When Hill, now the University of Hawaii baseball coach, was at the University of San Diego, there were times when he would slot Kris Bryant at leadoff, five years before most American baseball fans had even heard of Ohtani.

“When I did that with Kris, I got a ton of backlash. ‘There goes Hill, the nutty professor, trying to outsmart the game again.’ But we got a lot of leadoff home runs,” Hill said. “Nobody wants to walk the first batter of the game. Plus, he stole bases and was great going first to third and first to home.”

Bryant was a two-time All-American and won college baseball’s biggest individual honors — the Dick Howser Trophy and Golden Spikes Award — in 2013. Two years later he was NL Rookie of the Year with Chicago, and the following year Bryant was the league MVP when the Cubs won the World Series.

Hill entered the 2026 season fifth among active college coaches with 1,208 wins in 38 years. His 141 victories in five winning seasons at UH have been accomplished with seemingly almost as many lineups.

The Rainbows (12-10) enter tonight’s scheduled game against Hawaii Pacific with 22 different lineups in 22 games this season. Only UH’s two most productive hitters, Elijah Ickes and Ben Zeigler-Namoa, have always been slotted somewhere in the first four slots (except for one or two games each in the five hole).

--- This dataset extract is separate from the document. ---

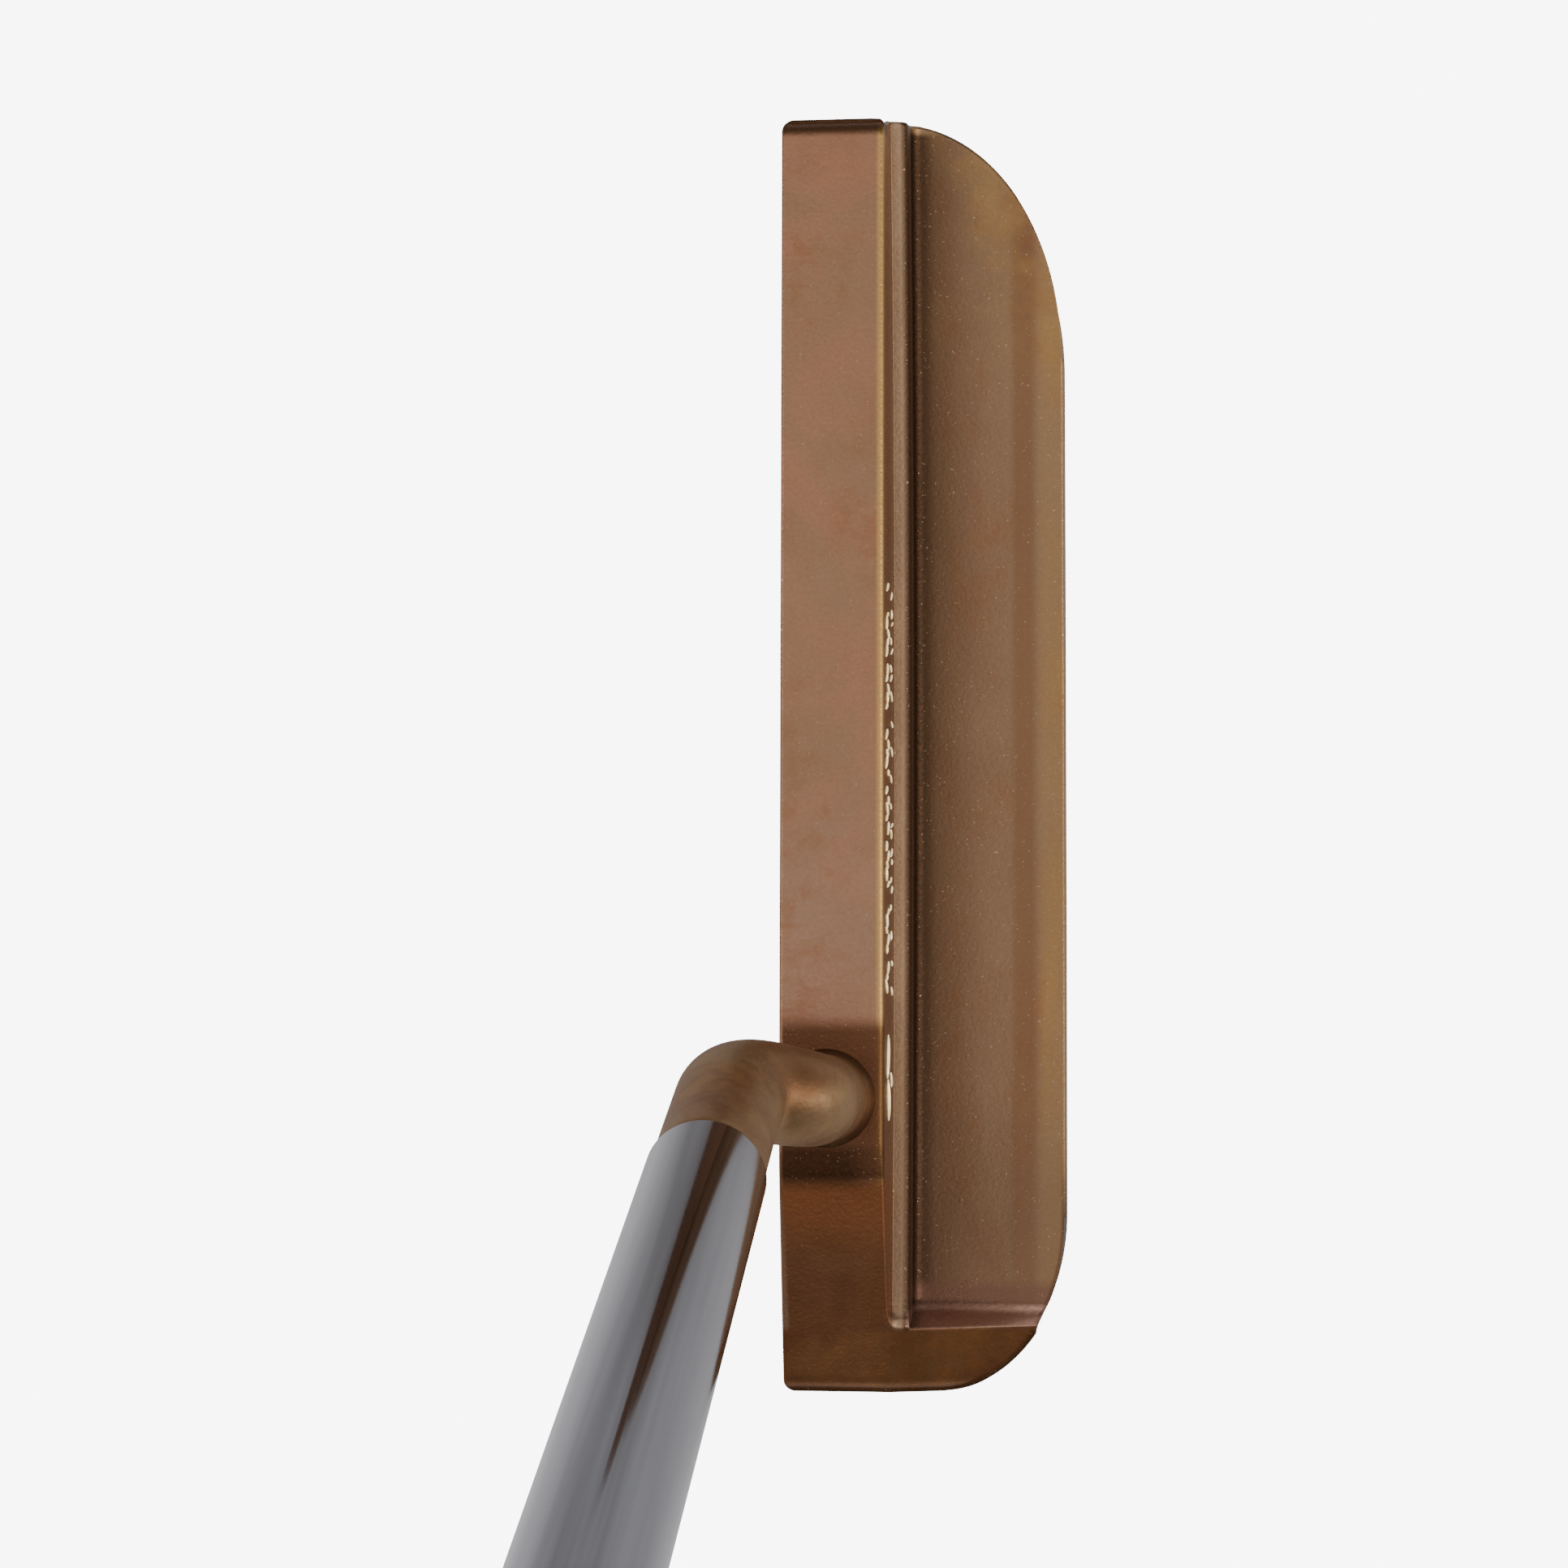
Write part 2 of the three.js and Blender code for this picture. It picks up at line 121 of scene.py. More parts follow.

It’s not a gimmick. Hill takes pride in digging deep into every detail to determine which combination of players, and batting in which order, will most likely produce a win on a specific day. This is especially important since the ’Bows are built on pitching and defense even more than usual, and often rely on manufacturing runs — or one run — any way possible.

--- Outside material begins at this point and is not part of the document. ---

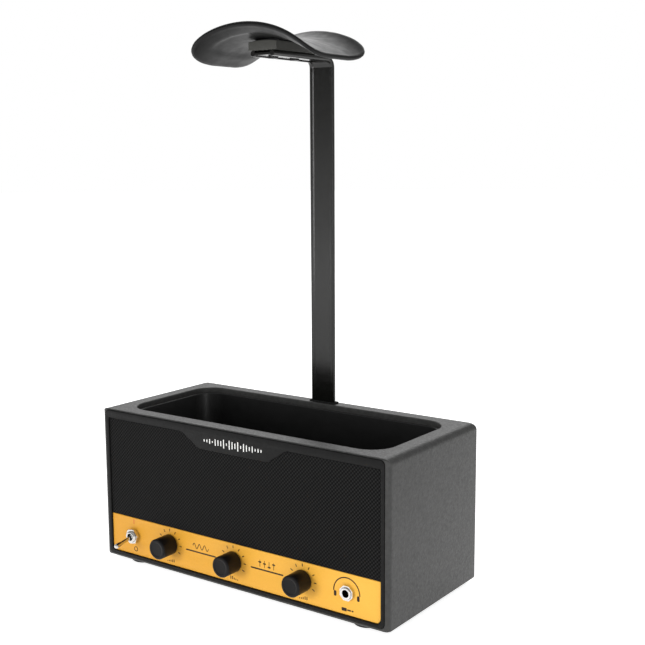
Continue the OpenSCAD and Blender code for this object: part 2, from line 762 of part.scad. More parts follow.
// Shaft with its rotor disc; the flat that drives the knob faces down
module pot_shaft(x) {
    flat = 0.75;
    color("#c4c4c4") union() {
        y_rod(x, axis_z, y_frame_back + 1.2, y_frame_back + 2.4, 3.9);
        difference() {
            y_rod(x, axis_z, y_panel - knob_len + 1.6, y_frame_back + 2.3, shaft_d / 2);
            block_between([x - 4, y_panel - knob_len, axis_z - 4],
                [x + 4, y_panel - 2, axis_z - shaft_d / 2 + flat]);
        }
    }
}

module pot_wiper(x) {
    color("#c9b48a") difference() {
        y_rod(x, axis_z, y_frame_back + 2.4, y_frame_back + 2.9, 3.2);
        y_rod(x, axis_z, y_frame_back + 2, y_frame_back + 4, 1.4);
        block_between([x - 4, y_frame_back + 2, axis_z - 4], [x + 4, y_frame_back + 4, axis_z - 0.8]);
    }
}

module knob(x) {
    front = y_panel - 0.7 - knob_len;
    chamfer = 0.6;
    flat = 0.75;
    color("#1b1b1b") difference() {
        union() {
            y_rod(x, axis_z, front + chamfer, y_panel - 0.7, knob_d / 2);
            translate([x, front + chamfer + eps, axis_z]) rotate([90, 0, 0])
                cylinder(r1 = knob_d / 2, r2 = knob_d / 2 - chamfer, h = chamfer);
        }
        difference() {
            y_rod(x, axis_z, y_panel - knob_len + 1.4, y_panel, shaft_d / 2 + 0.03);
            block_between([x - 4, y_panel - knob_len, axis_z - 5],
                [x + 4, y_panel - 2.2, axis_z - shaft_d / 2 + flat - 0.03]);
        }
        y_rod(x, axis_z, y_panel - 1.6, y_panel, knob_d / 2 - 1.4);
    }
}

// ---- Electronics ----

module control_board() {
    color("#0f4a2c") difference() {
        block_between([-56, control_pcb_y, 8.5], [57, control_pcb_y + pcb_t, 30]);
        for (i = [-1 : 1]) for (k = [-1 : 1])
            y_rod(knob_mid_x + i * knob_pitch + k * 2.5, axis_z - 2.6, control_pcb_y - 1,
                control_pcb_y + 3, 0.45);
    }
}

module main_board() {
    color("#0f4a2c") difference() {
        translate([0, 0, pcb_low]) linear_extrude(pcb_t)
            polygon([[-70, -22], [70, -22], [70, 28], [-28, 28], [-28, 38.4], [-80, 38.4], [-80, 28],
                [-70, 28]]);
        for (s = [-1, 1]) for (y = post_ys)
            translate([s * post_x, y, pcb_low - 1]) cylinder(r = 1.5, h = 4);
    }
}

module board_screws() {
    color("#8a8a8a") for (s = [-1, 1]) for (y = post_ys)
        translate([s * post_x, y, pcb_top]) mirror([0, 0, 1]) pan_screw(1.08, 5.5, 2.4, 1.4);
}

module amplifier_chips() {
    color("#111111") for (x = [-14, 14]) {
        translate([x - 4, 0, pcb_top + 0.3]) cube([8, 10, 2]);
        for (s = [-1, 1]) for (k = [0 : 6])
            translate([x + s * 4.6 - 0.7, 1 + k * 1.27, pcb_top]) cube([1.4, 0.45, 0.5]);
    }
}

module filter_capacitors() {
    color("#20304a") for (p = [[-36, 4], [-36, 16], [36, 4], [36, 16], [50, 4]])
        translate([p[0], p[1], pcb_top]) cylinder(r = 4, h = 11.5);
}

// Connector housings: switch wires, jack wires and the two ends of the ribbon
module board_connectors() {
    color("#e8e4d8") {
        for (x = [-57, 57]) translate([x - 4, -18, pcb_top]) cube([8, 5, 6]);
        translate([-11, -18, pcb_top]) cube([22, 5, 6]);
        translate([-11, control_pcb_y + pcb_t, 20.5]) cube([22, 3, 6]);
    }
}

module rear_plate() {
    color("#1a1a1a") difference() {
        translate([rear_x, 0, rear_z]) upright(y_back - rear_t, y_back)
            even_rect(rear_w, rear_h, 2);
        y_rod(line_x, line_z, y_back - 4, y_back + 1, thread_r + 0.1);
        translate([usb_x, 0, usb_z]) upright(y_back - 4, y_back + 1) even_rect(9.4, 3.7, 1.8);
        for (s = [-1, 1]) translate([rear_x + s * rear_screw_x, 0, rear_z]) {
            y_rod(0, 0, y_back - 4, y_back + 1, 1.15);
            translate([0, y_back + eps, 0]) rotate([90, 0, 0]) cylinder(r1 = 2.2, r2 = 1.1, h = 1.15);
        }
    }
}

module rear_screws() {
    color("#8a8a8a") for (s = [-1, 1])
        translate([rear_x + s * rear_screw_x, 0, rear_z]) {
            y_rod(0, 0, y_back - 5, y_back - 1, 1.03);
            difference() {
                translate([0, y_back - 0.04, 0]) rotate([90, 0, 0])
                    cylinder(r1 = 2.1, r2 = 1.02, h = 1.08);
                for (a = [0, 90]) translate([0, y_back, 0]) rotate([0, a, 0])
                    cube([2.4, 0.8, 0.5], center = true);
            }
        }
}

module line_in_jack() {
    color("#151515") difference() {
        union() {
            block_between([line_x - 4.5, 30.5, pcb_top],
                [line_x + 4.5, y_back - wall - 0.05, line_z + 3]);
            y_rod(line_x, line_z, y_back - wall - 0.1, y_back + 0.3, 2.9);
        }
        y_rod(line_x, line_z, 32, y_back + 1, jack_bore_d / 2);
    }
}

module power_inlet() {
    color("#c8c8cc") {
        difference() {
            translate([usb_x, 0, usb_z]) upright(35.8, y_back - 0.2) even_rect(9, 3.3, 1.6);
            translate([usb_x, 0, usb_z]) upright(37, y_back + 1) even_rect(8.4, 2.7, 1.3);
        }
        block_between([usb_x - 3.3, 36.9, usb_z - 0.35], [usb_x + 3.3, y_back - 1.4, usb_z + 0.35]);
    }
}

// Flat ribbon: back from the control board, round a quarter turn and down to the main board
module ribbon_cable() {
    half = 0.3;
    turn_r = 4;
    y_turn = -15.5 - turn_r;
    z_run = 23.5;
    z_end = pcb_top + 6;
    color("#9a9a9a") translate([-10, 0, 0]) rotate([90, 0, 90]) linear_extrude(20) {
        translate([control_pcb_y + pcb_t + 3, z_run - half])
            square([y_turn - control_pcb_y - pcb_t - 3 + eps, 2 * half]);
        intersection() {
            translate([y_turn, z_run - turn_r]) difference() {
                circle(turn_r + half);
                circle(turn_r - half);
            }
            translate([y_turn, z_end]) square([10, z_run + half - z_end]);
        }
    }
}

module switch_wires() {
    color("#a03028") for (k = [0, 1]) wire([
        [-toggle_x, y_frame_back + 13.6, switch_z - 4.2 * k],
        [-toggle_x, y_frame_back + 17, switch_z - 4.2 * k + 1],
        [-67, -19, 25.5 - 2 * k],
        [-58 - 2 * k, -16, 24.5 - 2 * k],
        [-56 - 2.2 * k, -15.5, pcb_top + 6]], 0.55);
}

module jack_wires() {
    color("#3060a0") for (k = [-1 : 1]) wire([
        [jack_x + k * 1.9, y_frame_back + 16.1 + eps, jack_z + 2.4],
        [jack_x + k * 1.9, y_frame_back + 18, jack_z + 3],
        [65, -19, 25 + 1.6 * k],
        [58.5 - 1.4 * k, -16, 24 + 1.6 * k],
        [57 - 1.8 * k, -15.5, pcb_top + 6]], 0.5);
}

module volume_pot_housing() { pot_housing(knob_mid_x - knob_pitch); }
module bass_pot_housing() { pot_housing(knob_mid_x); }
module treble_pot_housing() { pot_housing(knob_mid_x + knob_pitch); }
module volume_pot_bushing() { pot_bushing(knob_mid_x - knob_pitch); }
module bass_pot_bushing() { pot_bushing(knob_mid_x); }
module treble_pot_bushing() { pot_bushing(knob_mid_x + knob_pitch); }
module volume_pot_track() { pot_track(knob_mid_x - knob_pitch); }
module bass_pot_track() { pot_track(knob_mid_x); }
module treble_pot_track() { pot_track(knob_mid_x + knob_pitch); }
module volume_knob() { knob(knob_mid_x - knob_pitch); }
module bass_knob() { knob(knob_mid_x); }
module treble_knob() { knob(knob_mid_x + knob_pitch); }
module volume_shaft() { pot_shaft(knob_mid_x - knob_pitch); }
module bass_shaft() { pot_shaft(knob_mid_x); }
module treble_shaft() { pot_shaft(knob_mid_x + knob_pitch); }
module volume_wiper() { pot_wiper(knob_mid_x - knob_pitch); }
module bass_wiper() { pot_wiper(knob_mid_x); }
module treble_wiper() { pot_wiper(knob_mid_x + knob_pitch); }

cabinet_shell();
front_frame();
frame_screws();
grille_board();
grille_cloth();
control_panel();
tray_tub();
tray_screws();
base_plate();
base_screws();
rubber_feet();
stand_bar();
bar_screws();
post_grommet();
saddle_block();
block_screws();
saddle_pad();
saddle();
toggle_bushing();
toggle_body();
toggle_washer();
toggle_nut();
toggle_terminals();
jack_barrel();
jack_body();
jack_nut();
jack_contacts();
volume_pot_housing();
bass_pot_housing();
treble_pot_housing();
volume_pot_bushing();
bass_pot_bushing();
treble_pot_bushing();
volume_pot_track();
bass_pot_track();
treble_pot_track();
control_board();
main_board();
board_screws();
amplifier_chips();
filter_capacitors();
board_connectors();
rear_plate();
rear_screws();
line_in_jack();
power_inlet();
ribbon_cable();
switch_wires();
jack_wires();
volume_knob();
bass_knob();
treble_knob();
volume_shaft();
bass_shaft();
treble_shaft();
volume_wiper();
bass_wiper();
treble_wiper();
toggle_lever();
switch_rocker();
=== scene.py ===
"""Looks of a desk headphone amplifier with a headphone post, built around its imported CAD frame.

Lengths are in metres, in the frame's own axes: X right, Y back, Z up from the plane under the feet.
"""

import json
import math

import bmesh
import bpy
from mathutils import Matrix, Vector
from mathutils.geometry import tessellate_polygon


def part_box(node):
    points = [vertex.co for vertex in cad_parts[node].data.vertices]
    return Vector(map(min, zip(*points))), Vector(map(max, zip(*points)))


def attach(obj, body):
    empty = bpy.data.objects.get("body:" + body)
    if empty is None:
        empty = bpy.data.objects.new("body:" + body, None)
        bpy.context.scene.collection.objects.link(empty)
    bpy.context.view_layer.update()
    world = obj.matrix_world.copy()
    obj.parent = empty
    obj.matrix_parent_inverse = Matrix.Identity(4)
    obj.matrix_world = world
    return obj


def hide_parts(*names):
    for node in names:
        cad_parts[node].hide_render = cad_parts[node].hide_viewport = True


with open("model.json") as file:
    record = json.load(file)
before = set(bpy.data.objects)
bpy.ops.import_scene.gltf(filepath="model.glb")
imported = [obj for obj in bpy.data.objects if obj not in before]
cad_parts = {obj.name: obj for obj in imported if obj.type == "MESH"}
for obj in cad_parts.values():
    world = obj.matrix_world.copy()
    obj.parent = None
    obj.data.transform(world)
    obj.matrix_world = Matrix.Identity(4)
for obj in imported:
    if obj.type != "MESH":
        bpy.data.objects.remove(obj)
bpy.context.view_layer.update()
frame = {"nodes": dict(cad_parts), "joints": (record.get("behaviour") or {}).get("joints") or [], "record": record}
scene = bpy.context.scene

MM = 0.001
STAND = "stand"


# ---- places taken from the frame

CABINET_LOW, CABINET_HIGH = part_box("cabinet_shell")
FRAME_LOW, FRAME_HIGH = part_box("front_frame")
PANEL_LOW, PANEL_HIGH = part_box("control_panel")
CLOTH_LOW, CLOTH_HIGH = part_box("grille_cloth")
CARD_LOW, CARD_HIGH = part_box("grille_board")
TUB_LOW, TUB_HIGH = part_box("tray_tub")
BAR_LOW, BAR_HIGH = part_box("stand_bar")
BLOCK_LOW, BLOCK_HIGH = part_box("saddle_block")
PAD_LOW, PAD_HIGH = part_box("saddle_pad")
SADDLE_LOW, SADDLE_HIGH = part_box("saddle")
GROMMET_LOW, GROMMET_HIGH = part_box("post_grommet")
PLATE_LOW, PLATE_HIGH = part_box("base_plate")
FEET_LOW, FEET_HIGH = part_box("rubber_feet")
REAR_LOW, REAR_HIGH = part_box("rear_plate")
LINE_LOW, LINE_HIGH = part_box("line_in_jack")
INLET_LOW, INLET_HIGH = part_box("power_inlet")
NUT_LOW, NUT_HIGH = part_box("toggle_nut")
WASHER_LOW, WASHER_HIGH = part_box("toggle_washer")
BUSHING_LOW, BUSHING_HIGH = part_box("toggle_bushing")
BARREL_LOW, BARREL_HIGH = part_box("jack_barrel")
RING_LOW, RING_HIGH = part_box("jack_nut")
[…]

And the answers to the puzzle aren’t easily derived from basic statistics.

“There’s a lot of ways to win, but if we’re talking about run generation, then we gotta take into account who has a hard time against certain pitchers and certain pitches — fastball, slider, changeup. Often, it’s the changeup,” Hill said. “It’s an inexact science. I go a lot by the gut but use a ton of analytics, too. There’s a lot of things that don’t show up on the page. He might have hit four line drives for outs last time against the starting pitcher.”

At some point — as it has in past seasons — a lineup will eventually repeat itself, as more in-season data answers more questions quickly.

“No-brainer days late in the season, one to five minutes,” Hill said when asked how long the process takes.

But earlier on, it could take him “all night and next morning dissecting things” to develop the best lineup possible. Thoughts flow while he hand-writes drafts on yellow legal pads, on the kitchen table at home in Kailua and then as he finalizes the lineup at his office desk at Les Murakami Stadium.

“There’s a direct correlation between writing things down and thinking about them at a deeper level,” Hill said. “One of the goals is to never end the game with your best guy on deck. Who’s our best guy for this game? And we gotta have someone (who bats well) behind him, or he’s never gonna get a pitch. Protection is huge in a big league lineup, and at our level it’s pretty big, too.”

But a key difference between professional and college baseball is the reason he tinkers so much, Hill said.

“No, this is not like the major leagues,” he said. “You’re dealing with 18- to 22-year-olds who are very talented, but lack of consistency is the reason they’re in college. That means situations vary a lot, and change from game to game.”

One example: If a hitter is hot on Sunday will he still be for the next game if it isn’t until three days later?”

Also, with four months of just three or four games a week, every inning, every out, and every pitch takes on added importance.

“I’ll actually go with a gut feeling about a specific situation,” Hill said. “Runner on second, two outs, who do I want to see coming up? I know we scored 11 runs yesterday, but I don’t care, because it’s a new (opposing) starting pitcher, a new day.”

For some games against a right-handed pitcher the lineup will be loaded with lefties because of the natural advantage.

In others, it will alternate between left and right-handed batters all the way through.

“Some pitchers can get in a groove if you don’t mix (the lineup). And when you mix it they don’t have as many (lefty vs. lefty or righty vs. righty advantage) bullpen options early in the game,” he said. “I like to do that. In a perfect world that’s how you would see it all the time. It’s an effective tool.”